Using Technical Debt to Your Advantage
by Ascedia - May 30, 2018 - 2 minute read
Technical debt is like development work we owe to a project. It’s the development equivalent of using a book to prop up a table with a missing foot, or putting a bucket under the leak in the ceiling, or buying cheap sunglasses even when we know they won’t last as long as the more expensive ones. One of the most famous examples of technical debt was the “Y2K bug,” where countless computer systems were threatened by a once-helpful programming trick that only worked when the current year started with “19--“. They’re the little compromises and shortcuts that are good enough for the moment but might cause problems down the line, or even become harder to fix the longer they are left alone.
A website or app with a lot of technical debt can be difficult to maintain. It can be the source of urgent problems at inconvenient times, get in the way of new work, and make it hard for new developers to make sense of the project. But that doesn’t mean that we should (or even can) make it our goal to never create technical debt.
Let’s look at three situations where technical debt can be a good idea (at least temporarily).
Technical Debt as a Lifesaver
In an emergency, creating technical debt can save the day. When there’s a leak in your ceiling, the right course of action is to fix the leak, but a bucket helps contain the problem in the meantime. Similarly, when something unexpected breaks on a website or app, it makes sense that a developer might throw together a temporary solution that stabilizes things until the real problem can be investigated and fixed. This technical debt can help keep your website or app live!
Technical Debt as a Compromise
Sometimes we create technical debt because compromising on our code means we don’t have to compromise on our requirements. Propping up a broken table with a book is not an ideal solution, but it’s usually better than not having a table at all. In creating a website, there might be, for example, a bug in Internet Explorer that prevents one of our features from working correctly. We might find that the only way to fix it is by writing some code that is fragile or messy. We don’t want fragile or messy code in our project, but it’s more important to have the feature working, so it makes sense to compromise.

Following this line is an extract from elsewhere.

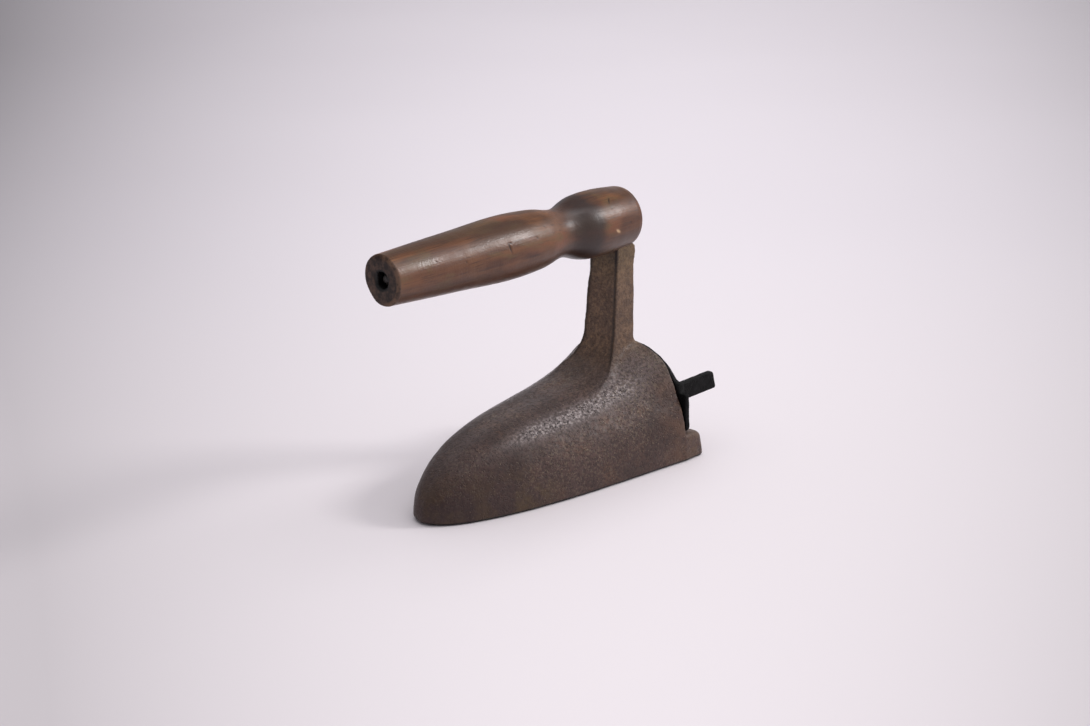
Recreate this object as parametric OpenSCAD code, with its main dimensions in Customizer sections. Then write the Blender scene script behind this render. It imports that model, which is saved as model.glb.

Technical Debt as a Strategy
Technical debt can help us when short-term wins are a bigger priority than the amount of long-term work. Buying the cheap sunglasses instead of investing in a better quality pair might cost you more in the long run, but if saving on glasses means you can afford sunscreen for today’s beach trip, then it can be the smarter choice. For example, you might have some content on your website that you want translated into Spanish, but don’t have time before your site launches to set up a translation solution that will scale to your entire website. You might choose to set up a temporary, separate Spanish page by hand instead. Once a long-term translation solution is in place, that work might go to waste, but it can be worth it if that Spanish page provided a lot of value in the short-term. We can choose to create technical debt now if its gives us benefits that outweigh the cost of addressing it later.
Like any other kind of debt, the key to technical debt is to pay it off in a reasonable amount of time. Preferably, technical debt is something we create with a plan already in place to address it later. If it does snowball out of control, it helps to tackle it a little bit at a time. For a long-running project overrun by accumulated technical debt, sometimes it makes sense to declare bankruptcy and start fresh.